**The exercise**
The required output consists solely of the lines from the one containing "shell.use_nodes = True" down to the one containing "clam: the look", both included, each quoted exactly.

______

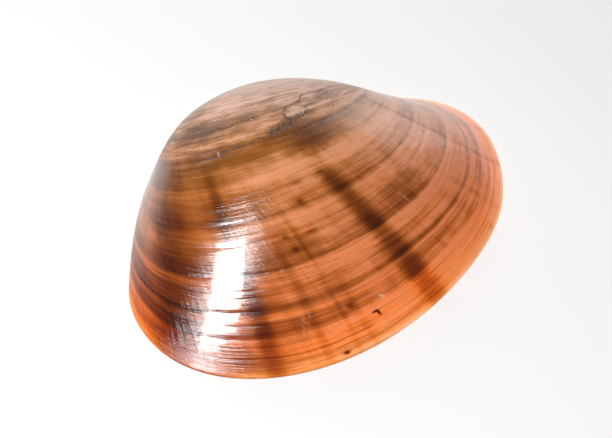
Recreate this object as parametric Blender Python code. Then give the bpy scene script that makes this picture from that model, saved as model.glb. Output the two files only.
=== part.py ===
"""Smooth clam: the right valve of a smooth Venus clam, empty, lying on its rim with its dome up.

Metres, +Z up. The origin is the centre of the valve's footprint, on the surface that it rests on.
+X points to the shell's front end, +Y to its hinge side.

The outside is one surface of growth. Today's rim is a flat outline. Each older rim is that outline made
smaller about one point, the pole, and turned about an axis through it, so that the rims pile up into a
dome that ends in a beak which leans forwards.
"""

from math import atan2, cos, exp, log, pi, radians, sin, tanh

import bmesh
import bpy
from mathutils import Matrix, Vector
from mathutils.bvhtree import BVHTree

# Rim outline, seen flat from the pole of growth at (0, 0)
RIM_LENGTH = 0.078
RIM_HEIGHT = 0.0531
RIM_MIDDLE = Vector((-0.0210, -0.0325, 0.0))
SLANT = 0.146
THREE_FOLD = Vector((-0.013, 0.023))
FOUR_FOLD = Vector((-0.024, -0.016))

# Growth, by age: 0 at the rim, rising towards the beak
TURN = 1.49
TURN_AGE = 0.763
UNCOIL = 0.095
AXIS_HEADING = radians(10.9)
AXIS_RISE = radians(40.2)
YOUNG_SHORTER = 0.479
YOUNG_TALLER = 0.443
BEAK_SIZE = 0.045
BEAK_LIFT = 0.0006
OLD_LOWER = 0.075
BEAK_AGE = 1.0
BEAK_CURL = 0.35

# Growth lines that stand out: size of the shell when each was made, and its depth
GROWTH_LINES = (
    (0.968, 0.00010),
    (0.938, 0.00014),
    (0.905, 0.00012),
    (0.870, 0.00016),
    (0.835, 0.00020),
    (0.782, 0.00014),
    (0.720, 0.00014),
    (0.640, 0.00012),
)
LINE_WIDTH = 0.010

# Wall, rim and hinge plate
RIM_WIDTH = 0.0013
WALL = 0.0021
UMBO_WALL = 0.0042
PLATE_DEPTH = 0.0068
PLATE_BEHIND = 0.040
PLATE_AHEAD = 0.020
PLATE_RECESS = 0.0014
RIM_WALL = 0.0009
LONG_AXIS = radians(8.0)

# Mesh
AROUND = 80
RINGS = 28
# Each ring of the inside: inset from the flat rim, share of the plate's depth, way to the middle, openness
INSIDE_RINGS = (
    (0.0, 0.0, 0.0, 0.0),
    (0.0007, 0.0, 0.0, 0.0),
    (0.0012, 0.5, 0.0, 0.0),
    (0.0020, 1.0, 0.0, 0.0),
    (0.0030, 1.0, 0.0, 0.55),
    (0.0046, 1.0, 0.0, 1.0),
    (0.0046, 1.0, 0.25, 1.0),
    (0.0046, 1.0, 0.50, 1.0),
    (0.0046, 1.0, 0.75, 1.0),
)

COLOUR = (0.36, 0.13, 0.045, 1.0)


def rim_point(angle):
    """A point of today's rim, at an angle about the rim's middle."""
    reach = 0.5 * (1.0 + SLANT * sin(2 * angle)
                   + THREE_FOLD.x * cos(3 * angle) + THREE_FOLD.y * sin(3 * angle)
                   + FOUR_FOLD.x * cos(4 * angle) + FOUR_FOLD.y * sin(4 * angle))
    return RIM_MIDDLE + Vector((RIM_LENGTH * reach * cos(angle), RIM_HEIGHT * reach * sin(angle), 0.0))


def grown(point, size):
    """Where a point of the rim was when the shell was this size, of 1 today."""
    age = log(1.0 / size)
    young = Vector((point.x * exp(-YOUNG_SHORTER * tanh(age)), point.y * exp(YOUNG_TALLER * tanh(age)), 0.0))
    axis = Vector((cos(AXIS_HEADING) * cos(AXIS_RISE), sin(AXIS_HEADING) * cos(AXIS_RISE), sin(AXIS_RISE)))
    in_beak = max(0.0, age - BEAK_AGE)
    turn = TURN * tanh(age / TURN_AGE) - UNCOIL * age + BEAK_CURL * in_beak ** 2 / (in_beak + 0.6)
    place = size * (Matrix.Rotation(-turn, 3, axis) @ young)
    place.z += (BEAK_LIFT - OLD_LOWER * place.z) * (1.0 - size)
    return place


def smooth_step(value):
    value = min(max(value, 0.0), 1.0)
    return value * value * (3.0 - 2.0 * value)


def ring_sizes():
    """The sizes at which the outside has a ring, and how far each ring is sunk or raised."""
    rings = {}
    for size, depth in GROWTH_LINES:
        rings[size + LINE_WIDTH] = 0.0
        rings[size] = -depth
        rings[size - LINE_WIDTH] = 0.4 * depth
    for step in range(1, RINGS + 1):
        size = BEAK_SIZE ** ((step / RINGS) ** 1.35)
        if min(abs(size - other) for other in rings) > LINE_WIDTH * 1.2:
            rings[size] = 0.0
    return sorted(rings.items(), reverse=True)


def extend(bm, edges):
    """Extrude an open loop once and give back the new loop's corners and edges."""
    new = bmesh.ops.extrude_edge_only(bm, edges=edges)["geom"]
    verts = [item for item in new if isinstance(item, bmesh.types.BMVert)]
    ends = set(verts)
    edges = [item for item in new if isinstance(item, bmesh.types.BMEdge) and ends.issuperset(item.verts)]
    return verts, edges


def build_valve():
    """The whole valve as one closed mesh."""
    angles = [2 * pi * step / AROUND for step in range(AROUND)]
    rim = [rim_point(angle) for angle in angles]

    bm = bmesh.new()
    corner = bm.verts.layers.int.new("corner")
    loop = [bm.verts.new(point) for point in rim]
    for index, vert in enumerate(loop):
        vert[corner] = index
    rim_edges = [bm.edges.new((loop[i], loop[(i + 1) % AROUND])) for i in range(AROUND)]

    # Outside, from the rim back to the beak. Extruding keeps each corner's number.
    heights = {}
    edges = rim_edges
    for size, height in ring_sizes():
        verts, edges = extend(bm, edges)
        for vert in verts:
            vert.co = grown(rim[vert[corner]], size)
            heights[vert] = height
    bmesh.ops.pointmerge(bm, verts=verts, merge_co=grown(RIM_MIDDLE, BEAK_SIZE * 0.6))
    bmesh.ops.recalc_face_normals(bm, faces=bm.faces)
    bm.normal_update()
    outward = 1.0 if max(bm.faces, key=lambda face: face.calc_center_median().z).normal.z > 0 else -1.0
    for vert, height in heights.items():
        if vert.is_valid:
            fade = smooth_step((vert.co.length - 0.008) / 0.012)
            vert.co += vert.normal * outward * height * fade
    dome = BVHTree.FromBMesh(bm)

    # Inside, from the rim in to the middle. The third ring is the hinge plate's edge.
    pole_angle = atan2(-RIM_MIDDLE.y / RIM_HEIGHT, -RIM_MIDDLE.x / RIM_LENGTH)
    beak_foot = rim_point(pole_angle)
    edges = rim_edges
    for inset, plate_share, inward, openness in INSIDE_RINGS:
        verts, edges = extend(bm, edges)
        for vert in verts:
            edge_point = rim[vert[corner]]
            depth = plate_depth(edge_point, beak_foot)
            reach = (RIM_MIDDLE - edge_point).length
            start = RIM_WIDTH + inset + plate_share * depth
            place = start + inward * (reach - start)
            vert.co = edge_point.lerp(RIM_MIDDLE, place / reach)
            vert.co.z = ceiling(dome, vert.co, place, depth, openness, beak_foot)
    middle = RIM_MIDDLE.copy()
    middle.z = ceiling(dome, middle, 0.03, 0.0, 1.0, beak_foot)
    bmesh.ops.pointmerge(bm, verts=verts, merge_co=middle)
    bmesh.ops.recalc_face_normals(bm, faces=bm.faces)

    mesh = bpy.data.meshes.new("valve")
    bm.to_mesh(mesh)
    bm.free()
    return mesh, beak_foot


def plate_depth(edge_point, beak_foot):
    """How far the hinge plate reaches in from the rim: deepest under the beak, none along the open margin."""
    along = (edge_point - beak_foot).length
    ends = PLATE_BEHIND if edge_point.x < beak_foot.x else PLATE_AHEAD
    return PLATE_DEPTH * max(0.0, 1.0 - (along / ends) ** 2) ** 2


def ceiling(dome, point, inset, depth, openness, beak_foot):
    """Height of the inside above the rim's plane: flat rim, hinge plate, then the hollow under the dome."""
    past_rim = inset - RIM_WIDTH
    if past_rim <= 0.0:
        return 0.0
    hit, normal, _, _ = dome.ray_cast(Vector((point.x, point.y, 1e-5)), Vector((0.0, 0.0, 1.0)))
    near_beak = smooth_step(1.0 - (point - beak_foot).xy.length / 0.030)
    wall = WALL + (UMBO_WALL - WALL) * near_beak
    wall = RIM_WALL + (wall - RIM_WALL) * smooth_step(past_rim / 0.010)
    hollow = max(hit.z - wall / max(abs(normal.z), 0.45), 0.08 * past_rim)
    plate = min(PLATE_RECESS * smooth_step(past_rim / 0.0010), 0.5 * hit.z)
    closed = smooth_step(depth / 0.0045) * (1.0 - openness)
    return hollow + (plate - hollow) * closed


def tooth(name, foot, offset, heading, length, width):
    """One hinge tooth: a half-sunk lens on the hinge plate, stopping short of the rim's plane."""
    bpy.ops.mesh.primitive_uv_sphere_add(segments=14, ring_count=8, radius=0.5)
    lens = bpy.context.active_object
    lens.name = name
    lens.data.transform(Matrix.Diagonal((length, width, 0.0030, 1.0)))
    lens.data.transform(Matrix.Rotation(heading, 4, "Z"))
    lens.data.transform(Matrix.Translation(Vector((foot.x + offset[0], foot.y + offset[1], 0.00185))))
    lens.hide_render = True
    lens.display_type = "WIRE"
    return lens


def move_to(obj, collection):
    for other in list(obj.users_collection):
        other.objects.unlink(obj)
    collection.objects.link(obj)


def main():
    for obj in list(bpy.data.objects):
        bpy.data.objects.remove(obj, do_unlink=True)
    parts = bpy.data.collections.new("smooth_clam")
    cutters = bpy.data.collections.new("cutters")
    bpy.context.scene.collection.children.link(parts)
    bpy.context.scene.collection.children.link(cutters)

    mesh, beak_foot = build_valve()
    valve = bpy.data.objects.new("valve", mesh)
    parts.objects.link(valve)

    # The three main teeth spread from under the beak, and a low ridge behind them carried the ligament
    teeth = (
        tooth("front_tooth", beak_foot, (0.0012, -0.0042), radians(-38), 0.0046, 0.0013),
        tooth("middle_tooth", beak_foot, (-0.0022, -0.0046), radians(-82), 0.0052, 0.0017),
        tooth("hind_tooth", beak_foot, (-0.0068, -0.0044), radians(-142), 0.0086, 0.0016),
    )
    for lens in teeth:
        move_to(lens, cutters)
        joined = valve.modifiers.new(lens.name, "BOOLEAN")
        joined.operation = "UNION"
        joined.object = lens

    # Lay the long axis along X and put the footprint's middle on the origin
    turned = Matrix.Rotation(-LONG_AXIS, 4, "Z")
    corners = [turned @ vert.co for vert in mesh.vertices]
    middle = Vector((
        0.5 * (min(co.x for co in corners) + max(co.x for co in corners)),
        0.5 * (min(co.y for co in corners) + max(co.y for co in corners)),
        0.0,
    ))
    place = Matrix.Translation(-middle) @ turned
    for item in (valve, *teeth):
        item.data.transform(place)

    shell = bpy.data.materials.new("shell")
    shell.use_nodes = True
    surface = shell.node_tree.nodes["Principled BSDF"]
    surface.inputs["Base Color"].default_value = COLOUR
    surface.inputs["Roughness"].default_value = 0.16
    surface.inputs["Metallic"].default_value = 0.0
    mesh.materials.append(shell)
    mesh.shade_smooth()
    mesh.set_sharp_from_angle(angle=radians(40))


main()
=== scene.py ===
"""Smooth clam: the look of one right valve, empty, lying on its rim with its dome up.

Metres, +Z up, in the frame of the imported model. +X points to the shell's front end, +Y to its hinge side.

The shell is one piece that follows a rule of growth: each older rim is today's rim made smaller about one
point, the pole, and turned about an axis through it. Geometry Nodes build it from that rule, and every point
keeps its place in the growth (its way round the rim, and the shell's size when it was made), so that the
materials can lay their bands, rays and scratches along the growth as the animal did.
"""

from math import atan2, cos, e, pi, radians, sin

import bmesh
import bpy
from mathutils import Matrix, Vector


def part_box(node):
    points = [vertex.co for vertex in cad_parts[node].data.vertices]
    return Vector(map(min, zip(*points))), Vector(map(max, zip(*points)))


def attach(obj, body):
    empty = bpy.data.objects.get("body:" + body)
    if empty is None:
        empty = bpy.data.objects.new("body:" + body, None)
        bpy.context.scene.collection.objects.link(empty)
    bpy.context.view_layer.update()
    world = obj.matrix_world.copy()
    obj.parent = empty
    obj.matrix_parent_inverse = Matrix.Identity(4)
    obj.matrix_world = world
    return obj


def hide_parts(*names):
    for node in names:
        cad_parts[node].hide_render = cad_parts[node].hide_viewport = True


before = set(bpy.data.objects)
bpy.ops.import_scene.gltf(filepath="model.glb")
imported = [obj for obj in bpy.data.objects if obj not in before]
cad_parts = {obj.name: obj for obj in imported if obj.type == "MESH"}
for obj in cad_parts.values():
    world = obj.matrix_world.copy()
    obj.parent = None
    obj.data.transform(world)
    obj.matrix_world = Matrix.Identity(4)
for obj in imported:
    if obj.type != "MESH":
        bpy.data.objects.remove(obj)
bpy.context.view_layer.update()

# Rim outline, seen flat from the pole of growth at (0, 0)
RIM_LENGTH = 0.078
RIM_HEIGHT = 0.0531
RIM_MIDDLE = Vector((-0.0210, -0.0325, 0.0))
SLANT = 0.146
THREE_FOLD = Vector((-0.013, 0.023))
FOUR_FOLD = Vector((-0.024, -0.016))
LONG_AXIS = radians(8.0)

# Growth, by age: 0 at the rim, rising towards the beak
TURN = 1.49
TURN_AGE = 0.763
UNCOIL = 0.095
AXIS_HEADING = radians(10.9)
AXIS_RISE = radians(40.2)
YOUNG_SHORTER = 0.479
YOUNG_TALLER = 0.443
BEAK_SIZE = 0.045
BEAK_LIFT = 0.0006
OLD_LOWER = 0.075
BEAK_AGE = 1.0
BEAK_CURL = 0.35
CURL_EASE = 0.6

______

**Answer to the exercise**
    shell.use_nodes = True
    surface = shell.node_tree.nodes["Principled BSDF"]
    surface.inputs["Base Color"].default_value = COLOUR
    surface.inputs["Roughness"].default_value = 0.16
    surface.inputs["Metallic"].default_value = 0.0
    mesh.materials.append(shell)
    mesh.shade_smooth()
    mesh.set_sharp_from_angle(angle=radians(40))


main()
=== scene.py ===
"""Smooth clam: the look of one right valve, empty, lying on its rim with its dome up.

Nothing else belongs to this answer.